6 million people have unsafe levels of toxic chemicals in their drinking water in the U.S
Researchers have analysed levels of industrial chemicals in over 36,000 water samples from all over the US, and have found that 6 million people are being exposed to unsafe levels in their drinking water.
For most people in the affected areas, the researchers say it’s probably too soon to swear off tap water altogether, but they do advise that people in the worst-affected town, Hoosick Falls, NY, switch to bottled water for the time being.
The chemicals in question are called PFASs, or Polyfluoroalkyl and perfluoroalkyl substances, and they’re a class of chemical used in the manufacture of things like paints, food packaging, leather, and fire-fighting foam, because they can repel both oil and water.

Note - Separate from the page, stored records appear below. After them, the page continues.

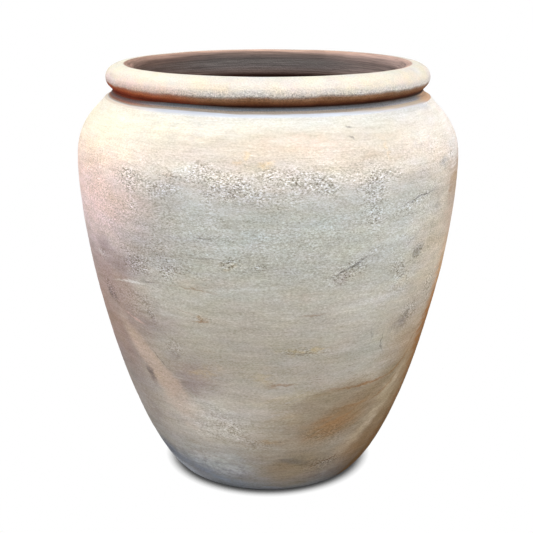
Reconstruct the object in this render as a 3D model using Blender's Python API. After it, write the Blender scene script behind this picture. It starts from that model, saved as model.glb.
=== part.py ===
# Terracotta planter with a rolled rim, as the clay sections that it is built from.
# Metres, +Z up. The origin is the centre of the foot, on the ground.
# An outline is a list of (distance from the axis, height) points, and each section is its outline turned.

import math

import bmesh
import bpy
from mathutils import Vector

# Foot and floor
foot_radius = 0.139  # where the line of the wall would reach the ground
foot_angle = math.radians(50)  # from upright to that line
foot_reach = 0.085  # how long the wall keeps to that lean
foot_rounding = 0.015
floor_thickness = 0.024
drain_radius = 0.015
drain_bevel = 0.002
coil_height = 0.018  # the coil pressed into the corner between floor and wall
coil_width = 0.022

# Wall
wall_thickness = 0.020
belly_radius = 0.272
belly_height = 0.460
reach_below_belly = 0.137
reach_above_belly = 0.046
shoulder_rise = 0.0935  # from the widest line to the neck
shoulder_radius = 0.230  # where the shoulder meets the neck
shoulder_angle = math.radians(45)  # from upright to the wall there
shoulder_reach = 0.048

# Neck
collar_height = 0.0115  # from the shoulder's top to the rim's seat
collar_lean = 0.0121  # how far the collar draws in on the way up
ledge_width = 0.0065  # the sloping ledge at the collar's foot
ledge_height = 0.004
throat_reach = 0.012  # how long the inside of the neck stays upright

# Rim roll, an ellipse outside its crest and a tighter one inside it
rim_half_width = 0.0235
rim_half_height = 0.0188
rim_overhang = 0.011  # beyond the neck
lip_width = 0.0214  # from the crest to the mouth
lip_drop = 0.014

# Joints between sections: a ridge on the lower one, a groove in the upper one, and slip between them
ridge_height = 0.005
slip = 0.0003

# Fineness of the turned surfaces
turn_steps = 48
row_length = 0.020
arc_rows = 5
crease_angle = math.radians(30)  # edges sharper than this stay crisp
halvings = 50  # in the search for a station

# Sections of the wall from the ground up, all of one height, with the colours of their finish
wall_sections = {
    "lower_wall": (0.42, 0.37, 0.31),
    "middle_wall": (0.50, 0.44, 0.36),
    "upper_wall": (0.55, 0.50, 0.41),
    "belly_wall": (0.60, 0.56, 0.46),
    "shoulder_wall": (0.82, 0.74, 0.60),
}
chalky = 0.85  # roughness of limewashed clay


def cubic(curve, share):
    """The point and the direction at a share of the way along a cubic curve."""
    start, start_pull, end_pull, end = curve
    rest = 1 - share
    pulls = 3 * rest**2 * share * start_pull + 3 * rest * share**2 * end_pull
    point = rest**3 * start + pulls + share**3 * end
    legs = (start_pull - start, end_pull - start_pull, end - end_pull)
    direction = rest**2 * legs[0] + 2 * rest * share * legs[1] + share**2 * legs[2]
    return point, direction.normalized()


def leaning(angle):
    """A step of length 1 that leans out from upright by an angle."""
    return Vector((math.sin(angle), math.cos(angle)))


upright = leaning(0)
foot = Vector((foot_radius, 0))
belly = Vector((belly_radius, belly_height))
neck_foot = Vector((shoulder_radius, belly_height + shoulder_rise))
below_belly = (foot, foot + foot_reach * leaning(foot_angle), belly - reach_below_belly * upright, belly)
above_belly = (
    belly,
    belly + reach_above_belly * upright,
    neck_foot - shoulder_reach * leaning(-shoulder_angle),
    neck_foot,
)
neck_station = 2


def wall_face(station):
    """The outer face's point and direction. Station 0 is the foot, 1 the belly and 2 the neck's foot."""
    curve, share = (below_belly, station) if station <= 1 else (above_belly, station - 1)
    return cubic(curve, share)


def on_wall(station, depth=0.0, rise=0.0):
    """A point of the wall: depth goes straight in from its outer face, and rise goes up along it."""
    point, along = wall_face(station)
    outward = Vector((along.y, -along.x))
    return point - depth * outward + rise * along


def station_at(height, depth=0.0):
    """The station where the wall, at a depth, is at a height."""
    low, high = 0.0, float(neck_station)
    for _ in range(halvings):
        middle = (low + high) / 2
        if on_wall(middle, depth).y < height:
            low = middle
        else:
            high = middle
    return (low + high) / 2


def stations_between(low, high):
    """Stations from low to high, both included, about a row's length apart."""
    length = (on_wall(high) - on_wall(low)).length
    rows = max(1, round(length / row_length))
    return [low + (high - low) * k / rows for k in range(rows + 1)]


def ellipse(centre, half_width, half_height, start, end):
    """Points of an ellipse from one angle to another, both included."""
    rows = max(2, round(arc_rows * abs(end - start) / (math.pi / 2)))
    angles = [start + (end - start) * k / rows for k in range(rows + 1)]
    return [centre + Vector((half_width * math.cos(a), half_height * math.sin(a))) for a in angles]


def ridge(outer, inner, along):
    """The three points of a joint: outer edge, ridge and inner edge."""
    return [outer, (outer + inner) / 2 + ridge_height * along, inner]


def wall_joint(station, rise=0.0):
    """A joint straight through the wall, raised by the slip for the section above."""
    along = wall_face(station)[1]
    return ridge(on_wall(station, 0, rise), on_wall(station, wall_thickness, rise), along)


def floor_joint(rise=0.0):
    """The level joint between the floor slab and the wall that stands on it."""
    height = floor_thickness + rise
    outer = on_wall(station_at(height))
    inner = on_wall(station_at(height, wall_thickness), wall_thickness)
    return ridge(outer, inner, upright)


# Where the sections meet
section_height = (neck_foot.y - floor_thickness) / len(wall_sections)
seams = [station_at(floor_thickness + k * section_height) for k in range(len(wall_sections))] + [neck_station]
seat_radius = shoulder_radius - collar_lean
seat_height = neck_foot.y + collar_height
rim_radius = seat_radius + rim_overhang - rim_half_width  # at the crest
mouth_radius = rim_radius - lip_width


def rim_joint(rise=0.0):
    """The level joint between the neck and the rim roll."""
    height = seat_height + rise
    return ridge(Vector((seat_radius, height)), Vector((mouth_radius, height)), upright)


def floor_slab_outline():
    """A slab with a rounded foot, the drain hole, and a ridge under the wall."""
    tangent = foot_rounding * math.tan((math.pi / 2 - foot_angle) / 2)
    ground_radius = foot_radius - tangent
    side_start = tangent * math.cos(foot_angle)
    lowest, highest = station_at(side_start), station_at(floor_thickness)
    side = [on_wall(s) for s in stations_between(lowest, highest)]
    centre = Vector((ground_radius, foot_rounding))
    rounding = ellipse(centre, foot_rounding, foot_rounding, -math.pi / 2, -foot_angle)
    drain = [
        Vector((drain_radius, floor_thickness - drain_bevel)),
        Vector((drain_radius, drain_bevel)),
        Vector((drain_radius + drain_bevel, 0)),
    ]
    outer_edge, crest, inner_edge = floor_joint()
    drain_mouth = Vector((drain_radius + drain_bevel, floor_thickness))
    return rounding[:-1] + side[:-1] + [outer_edge, crest, inner_edge, drain_mouth] + drain


def coil_outline():
    """The coil in the corner, with a hollow face that a finger leaves."""
    foot_of_coil = floor_thickness + slip
    depth = wall_thickness + slip
    top = on_wall(station_at(floor_thickness + coil_height, wall_thickness), depth)
    corner = on_wall(station_at(foot_of_coil, depth), depth)
    toe = corner - Vector((coil_width, 0))
    hollow = (top + toe + corner) / 3
    face = [cubic((top, hollow, hollow, toe), k / arc_rows)[0] for k in range(arc_rows + 1)]
    return [corner] + face


def wall_outline(index):
    """One section of the wall: its outer face downwards, the joint below, its inner face, the joint above."""
    low, high = seams[index], seams[index + 1]
    outer = [on_wall(s) for s in reversed(stations_between(low, high))]
    if index == 0:
        below = floor_joint(slip)
        inner_low = station_at(floor_thickness + coil_height, wall_thickness)
        inner = [on_wall(s, wall_thickness) for s in stations_between(inner_low, high)]
        inner.insert(0, below[-1])
    else:
        below = wall_joint(low, slip)
        inner = [on_wall(s, wall_thickness) for s in stations_between(low, high)]
    crest_above = wall_joint(high)[1]
    return outer[:-1] + below + inner[1:] + [crest_above]


def neck_outline():
    """The neck ring: a steep collar over a sloping ledge, and a throat that opens into the shoulder."""
    below = wall_joint(neck_station, slip)
    above = rim_joint()
    ledge = below[0] + Vector((-ledge_width, ledge_height))
    throat = (
        below[-1],
        below[-1] + throat_reach * leaning(-shoulder_angle),
        above[-1] - throat_reach * upright,
        above[-1],
    )
    inner = [cubic(throat, k / arc_rows)[0] for k in range(arc_rows + 1)]
    return [above[0], ledge] + below + inner[1:] + [above[1]]


def rim_outline():
    """The rim roll, cut level where it sits on the neck."""
    below = rim_joint(slip)
    dip = math.acos((seat_radius - rim_radius) / rim_half_width)
    centre = Vector((rim_radius, below[0].y + rim_half_height * math.sin(dip)))
    crest = centre + rim_half_height * upright
    outside = ellipse(centre, rim_half_width, rim_half_height, math.pi / 2, -dip)
    lip_centre = crest - lip_drop * upright
    inside = ellipse(lip_centre, lip_width, lip_drop, math.pi, math.pi / 2)
    return outside[:-1] + below + inside[:-1]


def finish(name, colour):
    """Chalky fired clay in one colour."""
    material = bpy.data.materials.new(name + "_finish")
    material.use_nodes = True
    shader = material.node_tree.nodes["Principled BSDF"]
    shader.inputs["Base Color"].default_value = (*colour, 1)
    shader.inputs["Roughness"].default_value = chalky
    shader.inputs["Metallic"].default_value = 0
    material.diffuse_color = (*colour, 1)
    return material


def turned(name, outline, colour):
    """Turns a closed outline once round the axis, as its own object."""
    shape = bmesh.new()
    corners = [shape.verts.new((point.x, 0, point.y)) for point in outline]
    sides = [shape.edges.new(pair) for pair in zip(corners, corners[1:] + corners[:1])]
    bmesh.ops.spin(
        shape,
        geom=corners + sides,
        cent=(0, 0, 0),
        axis=(0, 0, 1),
        angle=2 * math.pi,
        steps=turn_steps,
        use_merge=True,
    )
    bmesh.ops.recalc_face_normals(shape, faces=shape.faces)
    mesh = bpy.data.meshes.new(name)
    shape.to_mesh(mesh)
    shape.free()
    mesh.shade_smooth()
    mesh.set_sharp_from_angle(angle=crease_angle)
    mesh.materials.append(finish(name, colour))
    section = bpy.data.objects.new(name, mesh)
    bpy.context.scene.collection.objects.link(section)
    return section


for old in list(bpy.data.objects):
    bpy.data.objects.remove(old)

turned("floor_slab", floor_slab_outline(), (0.38, 0.36, 0.33))
turned("corner_coil", coil_outline(), (0.20, 0.15, 0.13))
for number, (section_name, section_colour) in enumerate(wall_sections.items()):
    turned(section_name, wall_outline(number), section_colour)
turned("neck_ring", neck_outline(), (0.40, 0.38, 0.35))
turned("rim_roll", rim_outline(), (0.85, 0.76, 0.62))
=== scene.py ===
# Terracotta planter: limewashed wall sections, a stained neck and a rolled rim round the frame's solids.
import math

import bmesh
import bpy
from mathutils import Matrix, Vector, noise


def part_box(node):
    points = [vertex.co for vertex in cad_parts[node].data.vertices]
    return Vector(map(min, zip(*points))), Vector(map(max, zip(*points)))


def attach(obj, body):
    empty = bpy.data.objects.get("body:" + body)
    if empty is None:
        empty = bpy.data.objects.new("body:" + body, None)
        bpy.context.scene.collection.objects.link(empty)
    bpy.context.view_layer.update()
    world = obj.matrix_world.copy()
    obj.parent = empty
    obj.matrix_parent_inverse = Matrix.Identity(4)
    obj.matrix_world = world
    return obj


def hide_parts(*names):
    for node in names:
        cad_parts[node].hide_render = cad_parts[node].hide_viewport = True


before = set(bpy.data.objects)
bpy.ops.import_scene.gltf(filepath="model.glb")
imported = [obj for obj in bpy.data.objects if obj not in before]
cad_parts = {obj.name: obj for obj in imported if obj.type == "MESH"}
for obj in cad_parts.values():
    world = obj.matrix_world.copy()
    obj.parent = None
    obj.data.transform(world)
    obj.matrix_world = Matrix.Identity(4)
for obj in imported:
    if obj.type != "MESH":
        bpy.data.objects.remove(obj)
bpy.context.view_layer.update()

print("frame loaded:", len(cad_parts), "nodes")

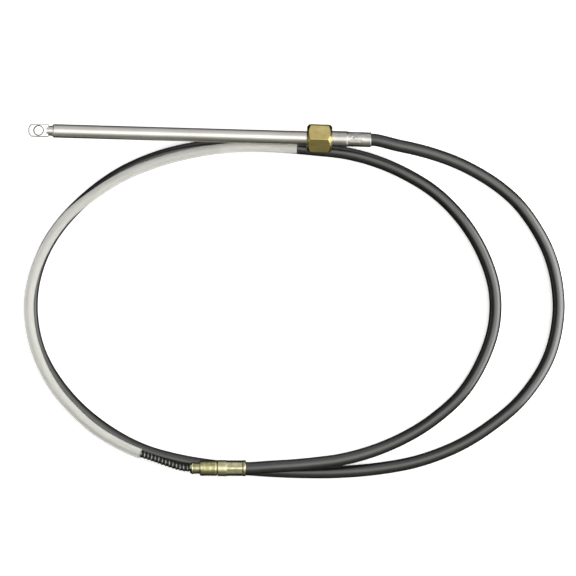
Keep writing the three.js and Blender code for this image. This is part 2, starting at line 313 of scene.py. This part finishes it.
# The core is the moving inner cable: an oiled steel rope with a bright coarse wire wound round it like a
# screw, which a helm's gear drives. The rope is near-black, partly from its oil and partly as painted shade
# in the gaps between the wire's turns. It comes out of the hub, and its far end is cut square in the guard
# tube.
core_radius = 0.00435
winding_radius = 0.0011
winding_relief = 0.0008
winding_pitch = 0.0044
core_bare = 0.061
core_length = 0.610
core_in_hub = 0.030
core_route = [
    (-131.0, -198.2, 24.2), (-146.0, -193.8, 23.6), (-162.0, -188.6, 22.6), (-178.6, -183.6, 21.4),
    (-202.5, -173.4, 20.7), (-230.0, -157.6, 20.6), (-256.3, -135.6, 20.6), (-279.5, -109.8, 20.6),
    (-297.0, -80.0, 20.6), (-308.6, -46.0, 20.6), (-312.6, -10.0, 20.6), (-306.5, 26.6, 20.6),
    (-291.0, 62.6, 20.6), (-268.0, 94.6, 20.6), (-236.0, 121.6, 20.6), (-200.0, 144.2, 20.6),
    (-160.0, 160.8, 20.6), (-117.6, 172.5, 20.6), (-75.0, 178.9, 20.6), (-40.0, 180.4, 20.6),
    (-3.4, 179.9, 20.6), (12.0, 179.5, 20.6),
]
core_line = smooth_line(
    [
        helm_nose + helm_direction * core_in_hub,
        helm_nose + helm_direction * core_in_hub / 2,
        helm_nose,
        helm_nose - helm_direction * straight_lead,
        *in_metres(core_route),
    ],
    line_spacing,
)
core_end = core_in_hub + core_length

# The rope's near-black colour is partly its oil and partly painted shade in the gaps between the wire's
# turns.
rope = new_material("oiled_rope_and_gap_shade", (0.03, 0.03, 0.029), 1.0, 0.5)
soaked = noise(rope, coordinates(rope, "straight"), 260, detail=3)
drive(
    rope,
    Base_Color=blend_colors(rope, between(rope, soaked, 0, 1), (0.015, 0.015, 0.015), (0.06, 0.06, 0.056)),
    Roughness=between(rope, soaked, 0.4, 0.6),
)
wire = new_material("winding_wire", (0.3, 0.3, 0.29), 1.0, 0.3)
oily = noise(wire, coordinates(wire, "straight"), 220, detail=3)
drive(
    wire,
    Base_Color=blend_colors(wire, between(wire, oily, 0, 1), (0.16, 0.16, 0.155), (0.42, 0.42, 0.4)),
    Roughness=between(wire, oily, 0.24, 0.42),
)
rope_radius = core_radius - winding_relief
rope_rings = 150
core_bm = turn(
    [(0, 0)] + [(core_end * ring / rope_rings, rope_radius) for ring in range(rope_rings + 1)]
    + [(core_end, 0)],
    faces=24, closed=False,
)
winding_turns = math.floor((core_end - 2 * winding_radius) / winding_pitch)
steps_a_turn = 18
winding_bm = bmesh.new()
bmesh.ops.create_circle(
    winding_bm, segments=10, radius=winding_radius,
    matrix=Matrix.Translation((winding_radius, core_radius - winding_radius, 0)),
)
bmesh.ops.spin(
    winding_bm, geom=winding_bm.verts[:] + winding_bm.edges[:], cent=(0, 0, 0), axis=(1, 0, 0),
    dvec=(winding_pitch / steps_a_turn, 0, 0), angle=2 * math.pi * winding_turns,
    steps=steps_a_turn * winding_turns, use_merge=False, use_duplicate=False,
)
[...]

While pretty much all Americans are exposed to trace amounts of PFASs in their daily lives, higher amounts have been linked to a whole host of health problems, including kidney cancer, elevated cholesterol, obesity, and hormone disruption.
PFASs have been used over the past 60 years in industrial and commercial products, and studies have found that they can linger in the body for years, and almost never break down in the environment.
“[C]oncerned residents should talk to their local department of health to ask for more information about PFASs in their drinking water,” one of the researchers, Xindi Hu from the Department of Environmental Health at Harvard, told Michelle Kuepper at ResearchGate.
“The drinking water in Hoosick Falls, NY, was found to have very high concentrations of PFASs, and residents were advised to stop drinking tap water until the public water supplies were able to reduce PFASs to acceptable levels.”
So what the eff is going on here?
Hu and his team analysed more than 36,000 water samples collected by the US Environmental Protection Agency (EPA) between 2013 and 2015.
They found that 66 public water supplies that cover 6 million Americans had at least one water sample that measured at or above the EPA recommended safety limit of 70 parts per trillion for PFASs.
“Newark, Delaware, and Warminster, Pennsylvania, showed particularly high concentration levels,” Susan Scutti from CNN reports.
The study found that drinking water from 13 states accounted for 75 percent of the detections, including, in order of frequency of detection: California, New Jersey, North Carolina, Alabama, Florida, Pennsylvania, Ohio, New York, Georgia, Minnesota, Arizona, Massachusetts, and Illinois.
It’s not yet clear how the PFASs are making it into these states’ water supplies in such high concentrations, but suggest that because manufacturers and industrial sites that have the potential to emit PFASs through air, runoff, or solid waste aren’t regulated, there’s little incentive to treat their waste before it’s released.
“Most current wastewater treatment processes do not effectively remove PFASs,” Hu told Reuters.
So if you’re in one of the affected areas, should you be concerned? Well, yes and no. The researchers are certainly not encouraging everyone to panic, but say we shouldn’t be complacent either, because there simply hasn’t been enough time to understand the long-term health effects of these toxins.
“I do think that Americans should be concerned about these chemicals,” environmental health expert Susan M. Pinney from the University of Cincinnati, who was not involved in the research, told CNN.
“We know this chemical gets stored in the blood serum, the liver, and some other organs.”
Considering PFASs represented an “important” part of US chemical manufacturer DuPont’s US$34.7 billion in sales in 2014, according to The New York Times, it’s not going to be easy to get these things banned.
But, as a recent study on declining dog (and potentially human) fertility suggests, we’ve barely even begun to understand what environmental chemicals are doing to us.
Best case scenario once we’ve had enough time to figure it out? We’ve been concerned about nothing. Worst case scenario? This kind of pollution really is messing with our health.
The report has been published in Environmental Science & Technology Letters.